24 Stunden nach dem Aus „Der Mannschaft“ hat der Hardcore-Fan aus Rietenau, der im Übrigen auch fleißig in der BKZ-Bundestrainer Facebook-Gruppe mitdiskutiert, dann doch noch einen Plan C entwickelt. Da die Flüge schon bezahlt und nicht stornierbar sind und er eine sogenannte Fan-ID hat, wird er sich am Sonntag auf den Weg nach Russland machen. Die Fan-ID ermöglicht das visumfreie Einreisen, die kostenfreie Nutzung der Transportmittel zu den Stadien und die Berechtigung, Karten zu erwerben.

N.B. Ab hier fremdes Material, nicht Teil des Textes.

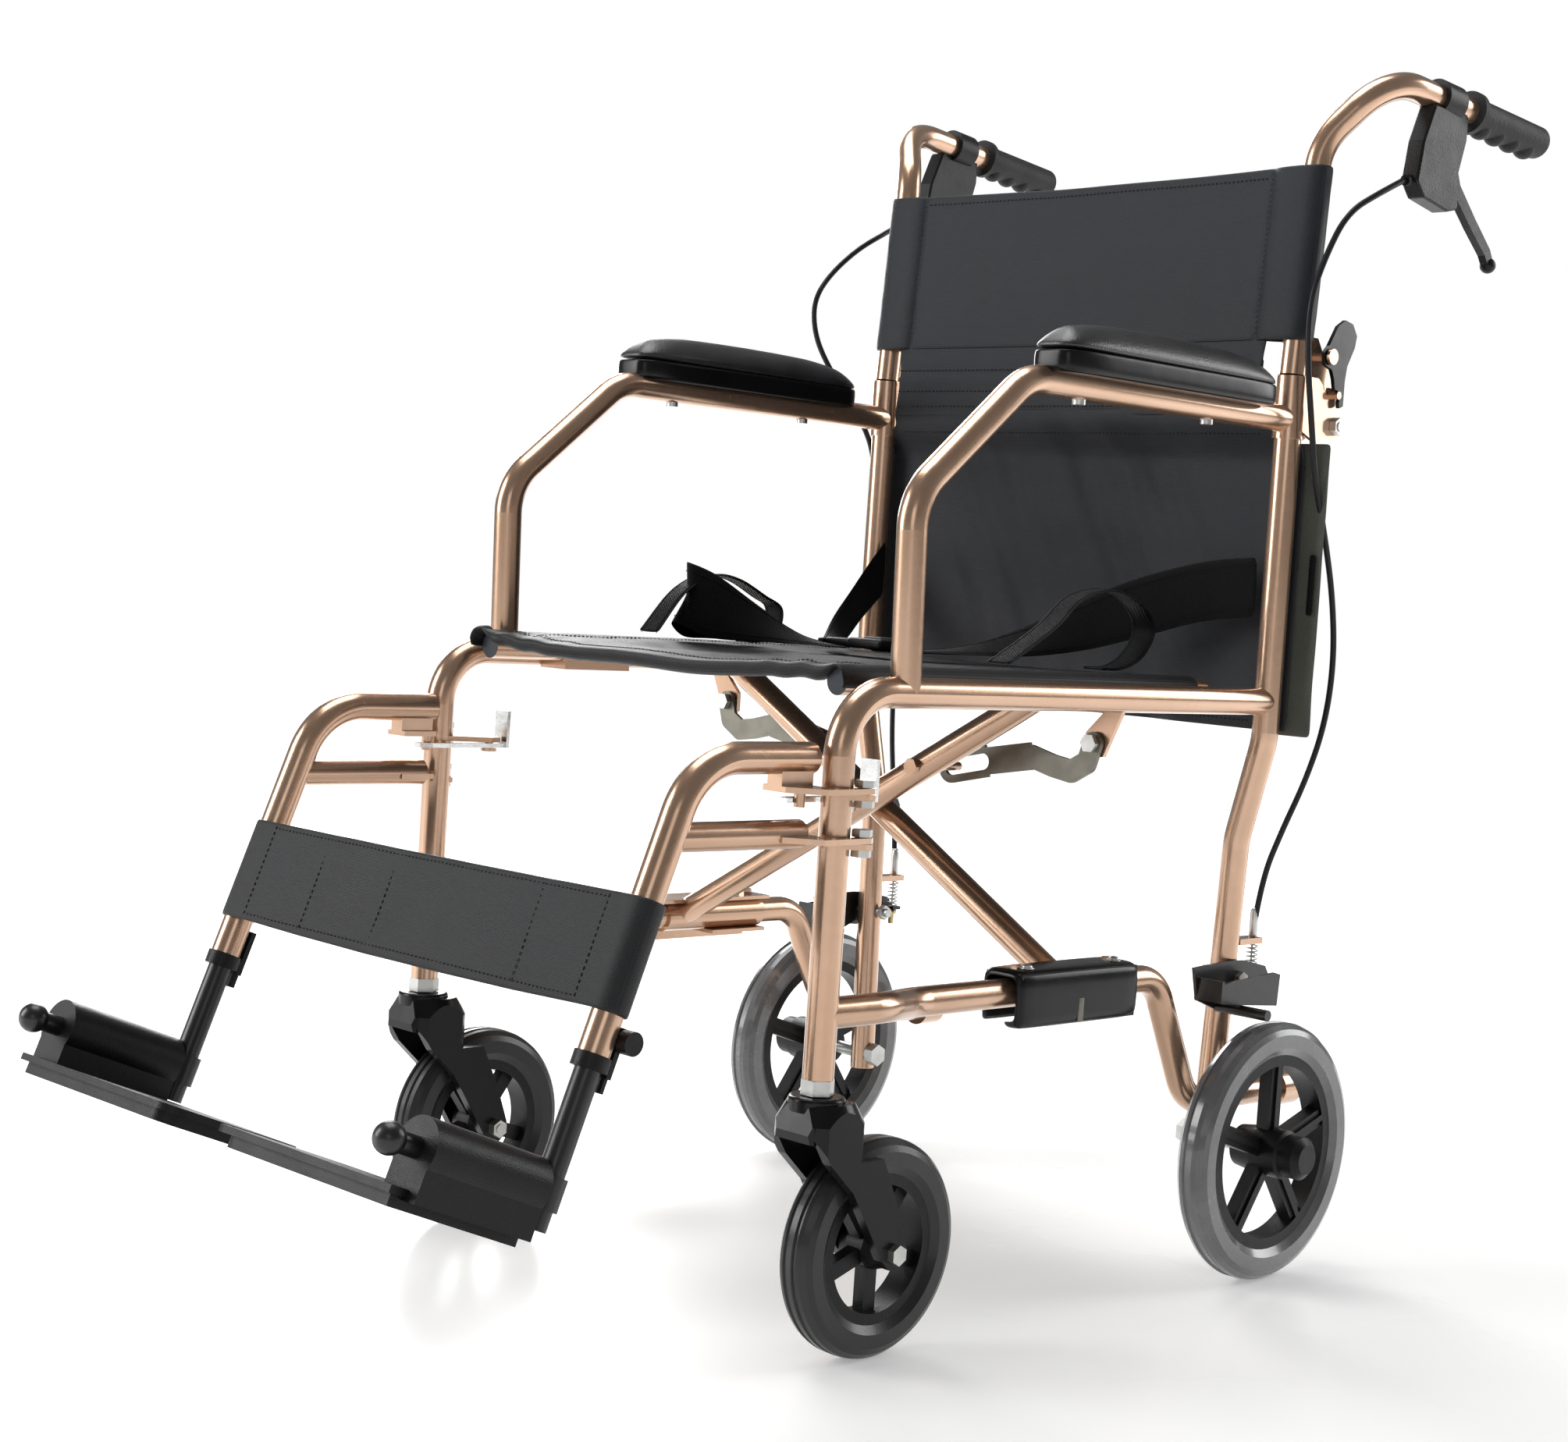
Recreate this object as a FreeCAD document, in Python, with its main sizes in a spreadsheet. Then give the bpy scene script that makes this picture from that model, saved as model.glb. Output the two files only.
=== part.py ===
import FreeCAD, Part
import math
import os

# Folding transport wheelchair, millimetres. +Z up, the chair faces -Y, +X is the occupant's left.
# Left pieces are built once and mirrored in X for the right; the cross-brace is the exception,
# because its two tubes pass one behind the other.

doc = FreeCAD.newDocument("transport_wheelchair")
sheet = doc.addObject("Spreadsheet::Sheet", "Dims")
V = FreeCAD.Vector

DRIVING = {
    # main frame
    "origin_shift": 206.0,      # the front legs stand this far ahead of the middle
    "ground_drop": 3.5,         # the floor lies this far below the leg frame's zero
    "tube_d": 22.2, "tube_wall": 1.8, "thin_tube_d": 20.0,
    "frame_half": 225.0, "post_depth": 502.0, "rail_height": 468.5, "leg_bottom": 201.0,
    "arm_height": 700.0, "arm_foot_depth": 62.0, "lower_half": 206.0, "lower_height": 243.0,
    "tail_height": 137.0, "tail_end": 602.0,
    "post_low_half": 197.0, "sleeve_d": 26.0, "sleeve_low": 684.0, "sleeve_top": 735.0,
    # wheels
    "rear_wheel_d": 212.0, "rear_wheel_half": 258.0, "rear_wheel_depth": 498.5,
    "rear_tyre_w": 28.0, "rear_seat_d": 160.0, "hub_end_half": 300.0,
    "caster_d": 158.0, "caster_trail": 62.0, "caster_tyre_w": 30.0, "caster_seat_d": 108.0,
    "fork_inner": 36.0, "fork_plate": 8.0, "run_fit": 0.08,
    # folding back
    "hinge_depth": 545.0, "hinge_height": 698.0, "handle_top": 982.0, "handle_half": 272.0,
    "grip_d": 30.0, "grip_start": 664.0, "grip_end": 774.0,
    # cross-brace and seat
    "seat_half": 195.0, "seat_tube_height": 474.0, "seat_front": 27.0, "seat_back": 446.0,
    "brace_front_plane": 262.0, "brace_rear_plane": 286.0, "brace_sleeve_d": 27.6,
    "link_plane": 300.0, "link_tab_height": 432.0, "link_pin_span": 78.0,
    # footrests
    "hanger_half": 214.0, "hanger_top": 422.0, "strut_height": 370.0,
    "pivot_half": 237.0, "pivot_depth": 15.0, "foot_tube_d": 18.0,
    # coverings
    "cloth": 3.0, "pad_half_w": 24.0, "pad_middle": 232.0, "cable_d": 5.0,
}

row = 0
for alias, value in DRIVING.items():
    row += 1
    sheet.set("A%d" % row, alias)
    sheet.set("B%d" % row, str(value))
    sheet.setAlias("B%d" % row, alias)
doc.recompute()


def dim(alias):
    return float(sheet.get(alias))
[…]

Und das wird er dann versuchen: Schweiz gegen Schweden statt Schweiz gegen Deutschland ist eine der Begegnungen, die er sich gerne anschauen würde. In Sotschi, dort wo sich die deutsche Mannschaft am wohlsten gefühlt hat, wird er ebenfalls versuchen, an Karten zu kommen. „Und dann bleibt einem ja auch noch Sightseeing“, wie er sagt, um aus dem Schlechten doch noch etwas Gutes zu ziehen. Sein deutsches Heim- und Auswärtstrikot wird auf jeden Fall im Gepäck sein. „Da kommt man dann auch schnell in Gespräche vor Ort“, weiß der erfahrene Auswärtsfahrer der Nationalmannschaft. Die Niedergeschlagenheit ist aber noch immer aus seiner Stimme zu hören.

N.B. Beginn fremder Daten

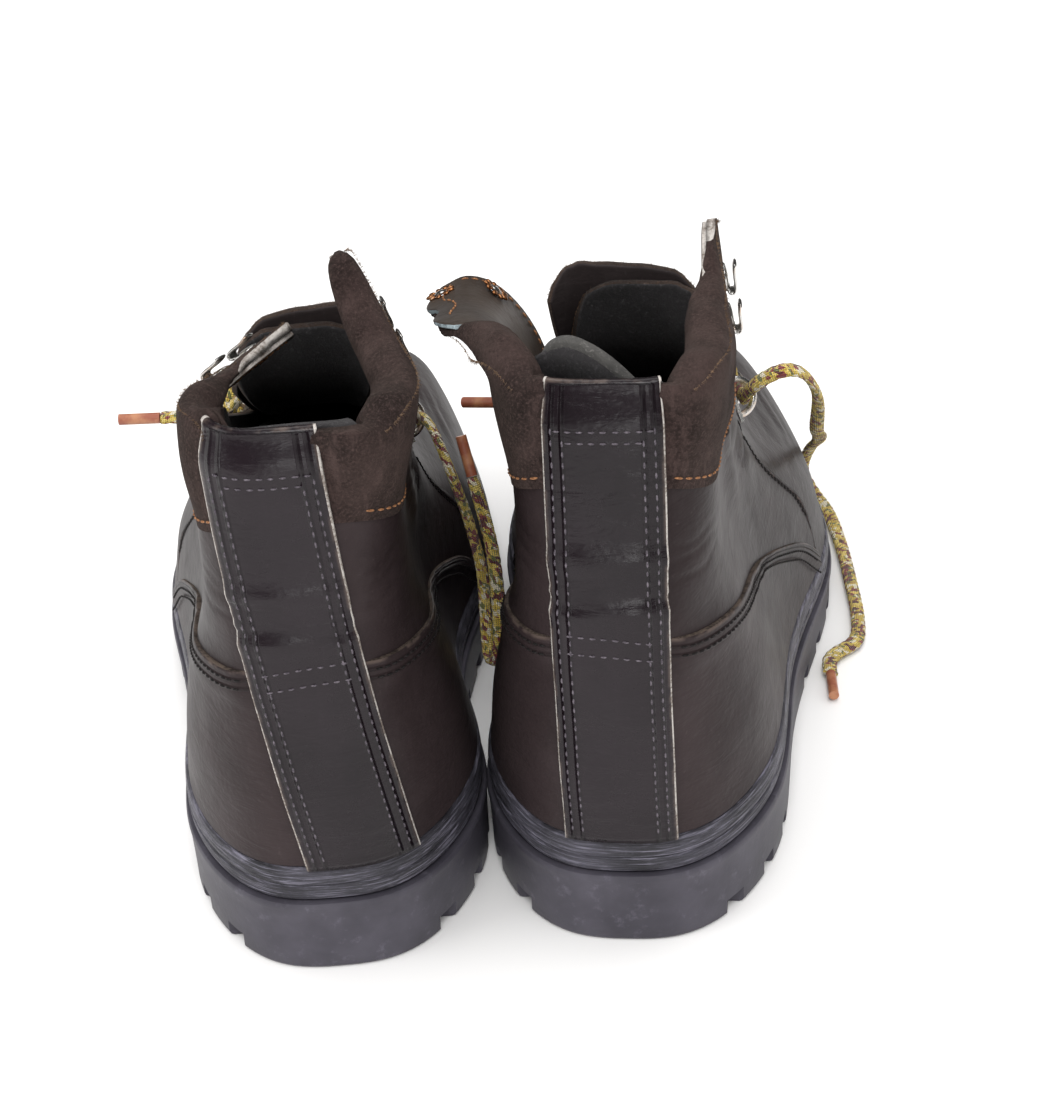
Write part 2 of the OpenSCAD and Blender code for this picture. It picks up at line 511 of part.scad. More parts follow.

Vor vier Jahren war er bei
allen Gruppenspielen
in Brasilien dabei
Dietmar Meyer, der früher selbst als Stützpunkttrainer für den DFB gearbeitet und mit der deutschen Nationalmannschaft schon einiges erlebt hat, erzählt: „Vor vier Jahren war ich bei allen Gruppenspielen in Brasilien dabei.“ Damals war er ohne Eintrittskarten nach Südamerika gereist, konnte diese aber ohne Probleme vor Ort kaufen. Auch in Polen beim Qualifikationsspiel zur diesjährigen WM war er vor Ort. Dass er Heimspiele der Nationalmannschaft besucht, muss an dieser Stelle nicht mehr erwähnt werden. „Der deutsche Fußball muss sich nun noch mal richtig überdenken“, zieht Meyer sein Fazit für diese WM. Die Trainerfrage muss aus seiner Sicht auch genauestens analysiert werden, um zu klären, ob es überhaupt möglich ist, mit Joachim Löw als Trainer weiterzumachen. „Denn mittlerweile können auch die sogenannten kleinen Fußballnationen mithalten.“ Besonders geärgert hat er sich über den, wie er sagt, „Schlafwagenfußball“ und die „Das klappt schon wieder“-Mentalität der deutschen Mannschaft. Treu bleiben will er dem DFB-Team aber auch in der Zukunft. Nach dem Ausscheiden von Deutschland ist sein Weltmeistertipp nun Frankreich. Aber er hat sich in dieser Sache schon einmal geirrt.